I have not read Laura Hillenbrand's widely revered memoir, but no matter: Jolie's vision for this film is impressive.
Here's what we know about Louis Zamperini (Jack O'Connell): Growing up, he was a little shit and always got in trouble. Whether it was stealing, drinking alcohol, smoking cigarettes or fighting, he found trouble even when he wasn't looking for it. But, since he was always literally running from the town's sheriff, his brother saw some potential in him. Soon enough, Louis took up track at school as a means to stay out of trouble. No one runner could beat him there, and he eventually went on to compete in the Olympics. After the Olympics, Zamperini shipped off to World War II, and, during a rescue mission, his plane crashed in the middle of the ocean, leaving him and two other comrades drifting in the sea for 47 days, fighting hunger, the sun, dehydration and hungry sharks. Two of them survived, only for their nightmare to get much worse — they were found by the Japanese military, which took Zamperini and his comrade in as a prisoners of war.

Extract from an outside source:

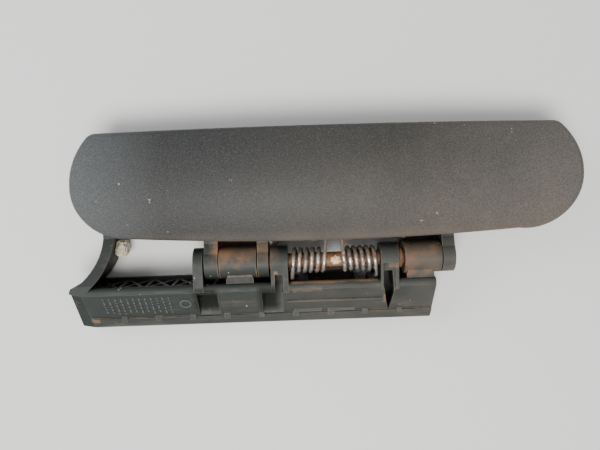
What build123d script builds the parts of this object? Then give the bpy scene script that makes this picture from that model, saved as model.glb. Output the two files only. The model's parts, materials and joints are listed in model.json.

Unbroken shows all of this — but, mostly, it focuses on the torture and madness that our lead endured during his stay in three separate POW camps. It's an exhausting, grueling watch. But it's also one of the more inspiring biopics to come across the screen in some time.
That, of course, is something of a double-edged sword. Without a doubt, there will be those who criticize Unbroken as amplified hagiography. I''m OK with it, though. I see no problem in glorifying a man who survived shark attacks while floating on a raft for 47 days and then got brutally tortured by the enemy, as being a hero. In my book, he is a hero.
And Jack O'Connell plays our hero well. His is a fierce and fearless performance — his second such turn of the year, in fact, after offering up a nerve-jangling breakout showing in the criminally underrated Starred Up. As Zamperini, O'Connell embodies a man who's physically defeated but never loses his eye on the prize of survival. If Unbroken doesn't turn this guy into a star, nothing else will.
He certainly looks the part, too, as Unbroken's visuals are nothing short of breathtaking. In the final weeks of his haunting stay on the raft, we see his body deteriorate at a shocking rate — while fighting off sharks, no less. Maverick cinematographer Roger Deakins captured this moment — and all of the film's moments, really — rather brilliantly.
Jolie, I'm certain, realizes this. This may be her film — her second, to be exact — but Deakins and O'Connell's contributions aren't to be discounted. Their efforts here are stellar.
Credit Jolie, though, for assembling this team. And laud her, too, for her attention to detail in every scenario we see Zamperini face. Unbroken is just an exhilarating film. There's depth at every turn — and plenty of proof that Jolie, already accomplished on one side of the camera, has a bright future on the other.
Unbroken is just an extraordinary piece of cinema.